▶ **TASK TO CARRY OUT**: Among the lines of data below, reproduce only those from the one with "What FreeCAD Python" through the one with "BIB_GROW = 2.5", exactly as they stand, both ends included.

** begin **

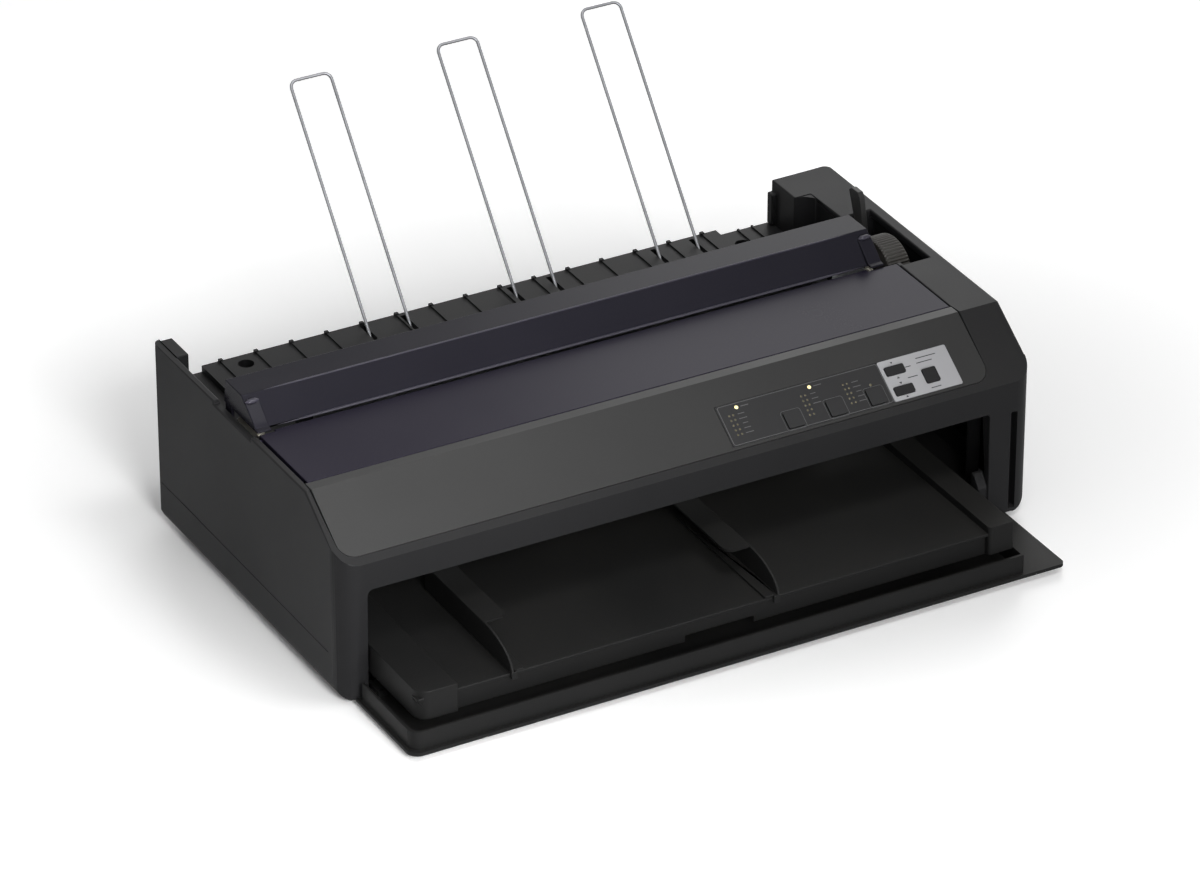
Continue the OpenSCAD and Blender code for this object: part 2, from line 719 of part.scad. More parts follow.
// A wire support: two legs that turn outwards at the top in small bends, and pins at their feet
module wire_support(x) {
    bend = 6;
    half = wire_w / 2;
    pin = 7;
    translate([x, wire_pivot[0], wire_pivot[1]]) rotate([-wire_lean, 0, 0]) {
        for (side = [-1, 1]) {
            translate([side * half, 0, 0]) cylinder(h = wire_len - bend, r = wire_r);
            translate([side * half, 0, 0]) sphere(wire_r);
            translate([side * half, 0, 0]) rotate([0, -side * 90, 0]) cylinder(h = pin, r = wire_r);
            translate([side * (half - bend), 0, wire_len - bend]) rotate([90, 0, 0])
                rotate([0, 0, side > 0 ? 0 : 90]) rotate_extrude(angle = 90)
                    translate([bend, 0]) circle(wire_r);
        }
        translate([-half + bend, 0, wire_len]) rotate([0, 90, 0])
            cylinder(h = wire_w - 2 * bend, r = wire_r);
    }
}

module wire_support_left() {
    color(wire_color) place() wire_support(wire_mid_x - wire_pitch);
}

module wire_support_middle() {
    color(wire_color) place() wire_support(wire_mid_x);
}

module wire_support_right() {
    color(wire_color) place() wire_support(wire_mid_x + wire_pitch);
}

// ---- Covers ----

module printer_cover() {
    skirt = 3.5;
    color(smoke_color) place() {
        // Lip between the sheet guide cover's finger tabs
        block([bar_x0 + tab_w + 3, bar_x1 - tab_w - 3], [cover_y1 - 1, cover_y1 + 4],
              [case_h - cover_t, case_h - 0.4]);
        difference() {
        union() {
            block([cover_x0, cover_x1], [cover_y0, cover_y1], [case_h - cover_t, case_h]);
            // Skirts under the sides
            for (x = [cover_x0, cover_x1 - 2])
                block([x, x + 2], [cover_y0 + 8, cover_y1 - 8], [case_h - cover_t - skirt, case_h - 1]);
            block([cover_x0 + 12, cover_x1 - 12], [cover_y0 + 7, cover_y0 + 9],
                  [case_h - cover_t - skirt + 1, case_h - 1]);
            // Hinge ears and pins at the rear corners
            for (x = [cover_x0, cover_x1 - 4]) {
                rod_x([x, x + 4], cover_pivot, 4);
                block([x, x + 4], [cover_y1 - 10, cover_pivot[0]], [case_h - 8, case_h - 0.5]);
            }
            rod_x([side_wall - 2.2, cover_x0 + 1], cover_pivot, hinge_r);
            rod_x([cover_x1 - 1, bay_x1 + 2], cover_pivot, hinge_r);
        }
        block([cover_x0 - 1, cover_x1 + 1], [cover_y1, cover_y1 + 9], [case_h - 0.4, case_h + 1]);
        }
    }
}

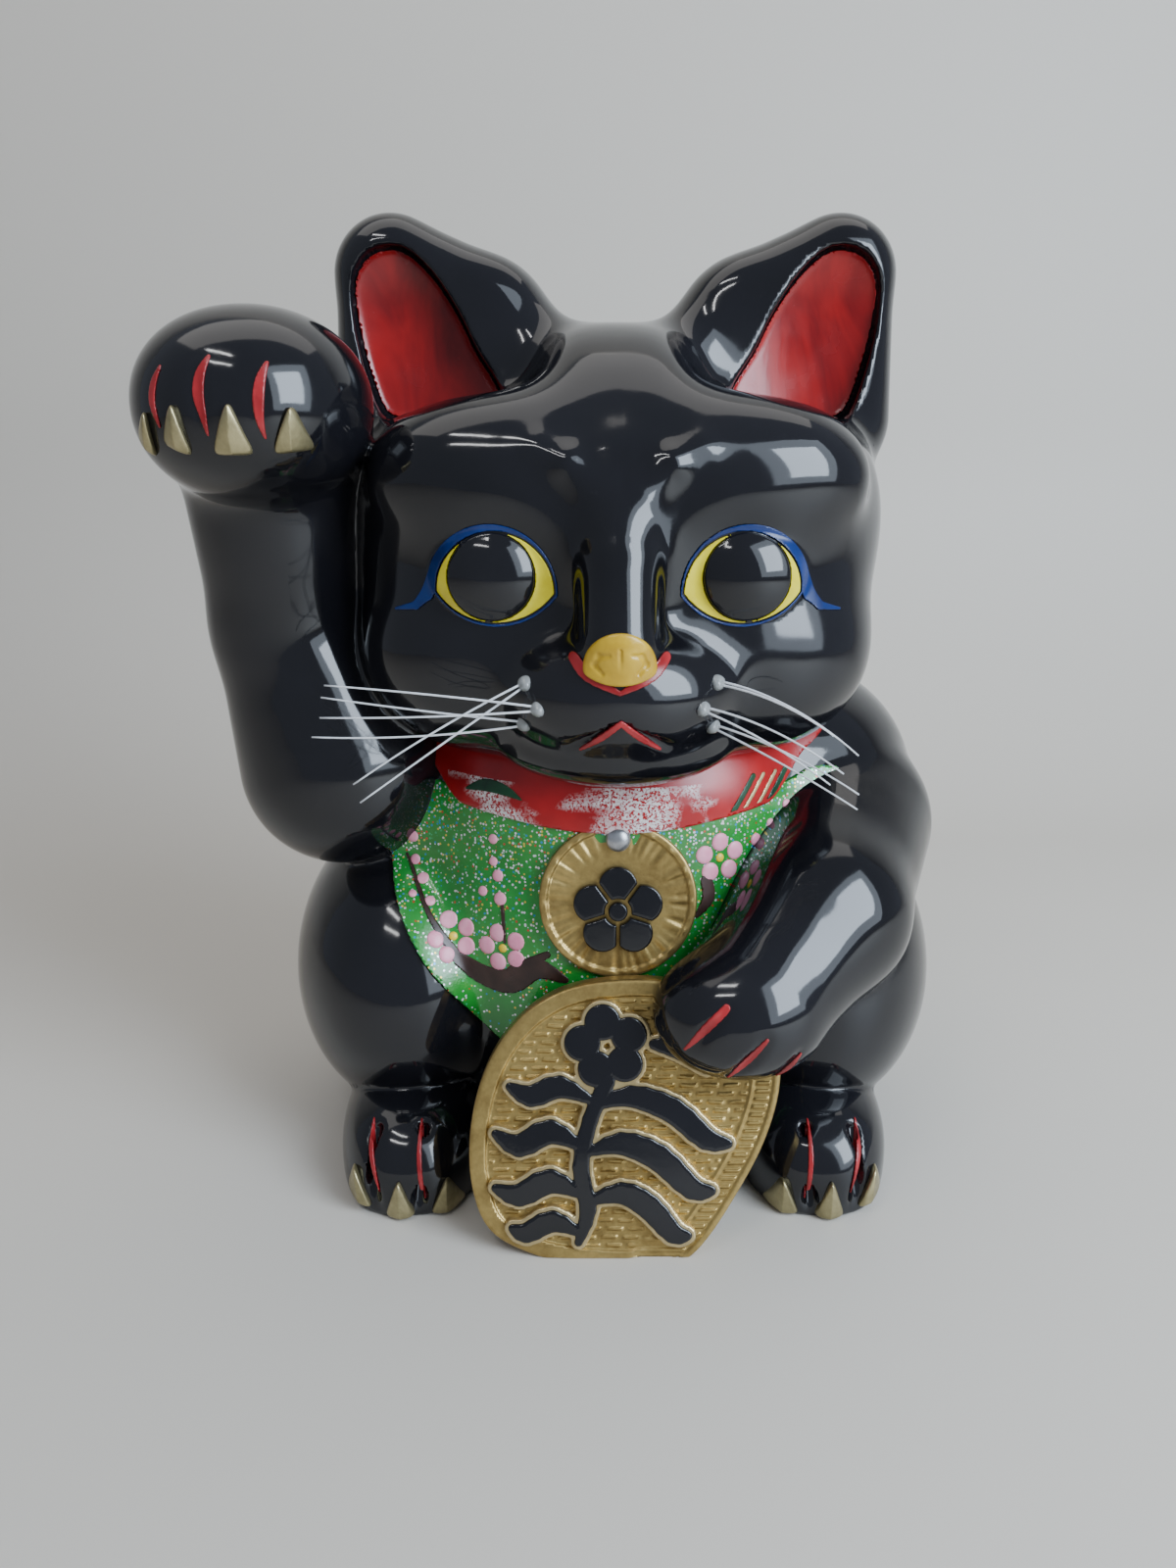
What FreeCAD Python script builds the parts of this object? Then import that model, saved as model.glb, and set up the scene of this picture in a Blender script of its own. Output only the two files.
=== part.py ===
import FreeCAD, Part
import math
import os
from FreeCAD import Matrix, Rotation, Vector

# A beckoning cat: a slip-cast, glazed coin bank, 430 mm high, sitting upright.
# Origin: on the table plane under the body. +Z up, -Y is the way the cat looks,
# and +X is on the right of a person who stands in front of it. Millimetres.

# ---- driving dimensions --------------------------------------------------
WALL = 6.0                    # fired wall of body and head
LIMB_WALL = 5.0               # fired wall of arms and feet
VENT_R = 7.0                  # vent holes from the limbs into the body
NECK_R = 46.0                 # hole that joins the head's hollow to the body's

STOPPER_Y = 46.0              # centre of the hole in the base
RECESS_R = 31.0               # dished ring round the hole, clear of the table
RECESS_DEPTH = 6.0
HOLE_R = 22.0
PLUG_CLEARANCE = 0.05
FLANGE_R = 28.0
FLANGE_T = 3.5
PLUG_L = 16.0

SLOT_W = 46.0                 # coin slot at the back of the head
SLOT_H = 5.5
SLOT_Z = 318.0

COLLAR_GROW = 4.0
COLLAR_REACH = 23.0           # how far the collar comes out from under the head

BIB_GROW = 2.5

MEDALLION_R = 34.5
MEDALLION_T = 7.0
MEDALLION_C = Vector(1, -98.5, 144)
MEDALLION_LEAN = 9.0          # degrees from upright, top tips back
STUD_R = 5.5

KOBAN_LEAN = 15.8
KOBAN_T = 13.0
KOBAN_FOOT_Y = -150.0         # front edge of the koban on the table
KOBAN_A = 72.8
KOBAN_B = 62.4
KOBAN_TURN = 53.6             # long axis from upright, towards +X
RELIEF = 3.5                  # height of raised ornament

WHISKER_R = 0.55
CLAW_R = 5.6
CLAW_TIP_R = 2.0
EYE_X = 47.5
EYE_Z = 285.0
SIDES = {"left": -1, "right": 1}


# ---- solids ---------------------------------------------------------------
def ellipsoid(centre, radii, grow=0.0):
    """A closed ellipsoid, each radius enlarged by grow."""
    matrix = Matrix()
    matrix.scale(radii[0] + grow, radii[1] + grow, radii[2] + grow)
    matrix.move(Vector(*centre))
    return Part.makeSphere(1).transformGeometry(matrix)


def round_cone(start, start_r, end, end_r, grow=0.0):
    """Two spheres of different radii and the cone that touches both."""
    start = Vector(*start)
    end = Vector(*end)
    r0 = start_r + grow
    r1 = end_r + grow
    length = (end - start).Length
    slope = math.asin((r0 - r1) / length)

    def on_ball(radius, angle, along):
        return Vector(radius * math.cos(angle), 0, along + radius * math.sin(angle))

    low_mid = on_ball(r0, (slope - math.pi / 2) / 2, 0)
    high_mid = on_ball(r1, (slope + math.pi / 2) / 2, length)
    low = Vector(0, 0, -r0)
    high = Vector(0, 0, length + r1)
    lower_touch = on_ball(r0, slope, 0)
    upper_touch = on_ball(r1, slope, length)
    edges = [
        Part.Arc(low, low_mid, lower_touch).toShape(),
        Part.LineSegment(lower_touch, upper_touch).toShape(),
        Part.Arc(upper_touch, high_mid, high).toShape(),
        Part.LineSegment(high, low).toShape(),
    ]
    solid = Part.Face(Part.Wire(edges)).revolve(Vector(0, 0, 0), Vector(0, 0, 1), 360)
    solid.Placement = FreeCAD.Placement(start, Rotation(Vector(0, 0, 1), end - start))
    return solid


def fuse(shapes):
    return shapes[0].multiFuse(shapes[1:]) if len(shapes) > 1 else shapes[0]


def less(shape, tools):
    """A shape with each tool cut away in turn."""
    for tool in tools:
        shape = shape.cut(tool)
    return shape


def largest(shape):
    return max(shape.Solids, key=lambda solid: solid.Volume)


def mirrored(point, side):
    """A point given for the +X side, taken to the side asked for."""
    return (point[0] * side, point[1], point[2])


def box(low, high):
    size = [high[i] - low[i] for i in range(3)]
    return Part.makeBox(size[0], size[1], size[2], Vector(*low))


def above(shape, level=0.0):
    """The part of a shape above a level plane."""
    return shape.cut(box((-400, -400, level - 300), (400, 400, level)))


def channel(start, end, radius):
    start = Vector(*start)
    run = Vector(*end) - start
    return Part.makeCylinder(radius, run.Length, start, run)


def front_y(shape, x, z):
    """Where a line looking along +Y first meets a shape."""
    sight = Part.LineSegment(Vector(x, -300, z), Vector(x, 300, z)).toShape()
    return shape.common(sight).BoundBox.YMin


def save(node, shape):
    solids = shape.Solids
    result = solids[0] if len(solids) == 1 else Part.makeCompound(solids)
    result.exportStep("parts/%s.step" % node)
    size = result.optimalBoundingBox(False)
    print("%-22s solids %2d  valid %s  volume %9.0f  x %7.1f %7.1f  y %7.1f %7.1f  z %7.1f %7.1f" % (
        node, len(solids), result.isValid(), result.Volume,
        size.XMin, size.XMax, size.YMin, size.YMax, size.ZMin, size.ZMax))


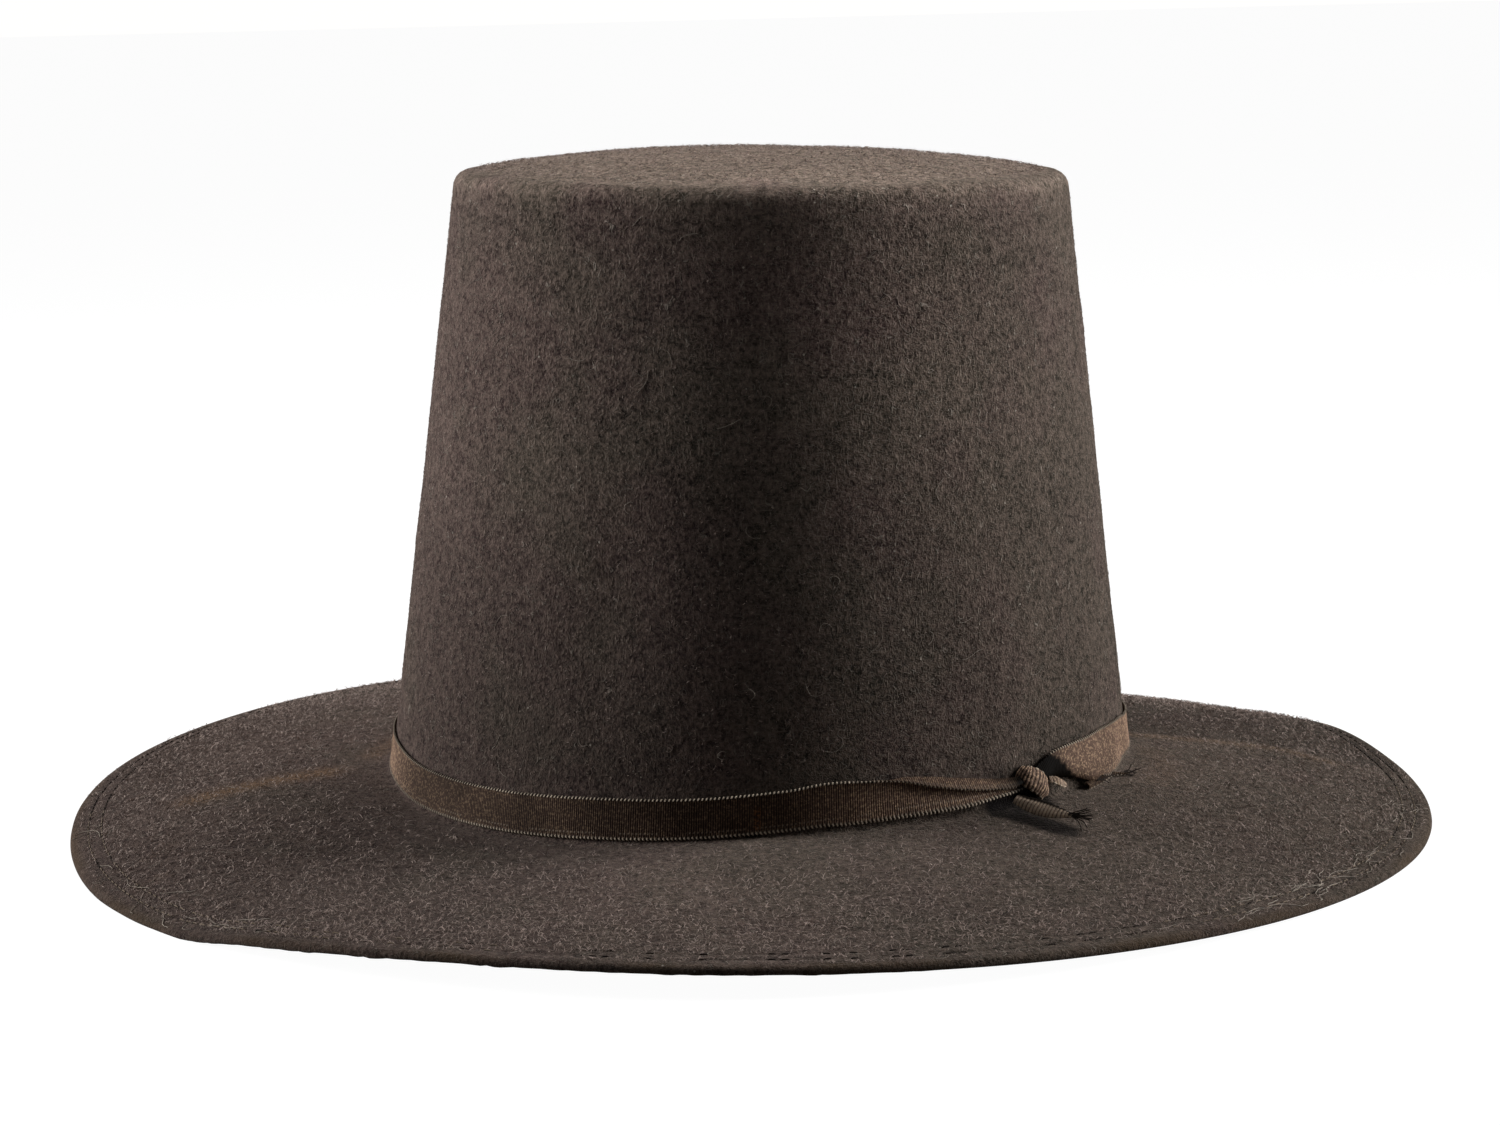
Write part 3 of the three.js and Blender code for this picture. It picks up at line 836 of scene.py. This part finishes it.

** end **

▶ **WRITTEN ANSWER**:
What FreeCAD Python script builds the parts of this object? Then import that model, saved as model.glb, and set up the scene of this picture in a Blender script of its own. Output only the two files.
=== part.py ===
import FreeCAD, Part
import math
import os
from FreeCAD import Matrix, Rotation, Vector

# A beckoning cat: a slip-cast, glazed coin bank, 430 mm high, sitting upright.
# Origin: on the table plane under the body. +Z up, -Y is the way the cat looks,
# and +X is on the right of a person who stands in front of it. Millimetres.

# ---- driving dimensions --------------------------------------------------
WALL = 6.0                    # fired wall of body and head
LIMB_WALL = 5.0               # fired wall of arms and feet
VENT_R = 7.0                  # vent holes from the limbs into the body
NECK_R = 46.0                 # hole that joins the head's hollow to the body's

STOPPER_Y = 46.0              # centre of the hole in the base
RECESS_R = 31.0               # dished ring round the hole, clear of the table
RECESS_DEPTH = 6.0
HOLE_R = 22.0
PLUG_CLEARANCE = 0.05
FLANGE_R = 28.0
FLANGE_T = 3.5
PLUG_L = 16.0

SLOT_W = 46.0                 # coin slot at the back of the head
SLOT_H = 5.5
SLOT_Z = 318.0

COLLAR_GROW = 4.0
COLLAR_REACH = 23.0           # how far the collar comes out from under the head

BIB_GROW = 2.5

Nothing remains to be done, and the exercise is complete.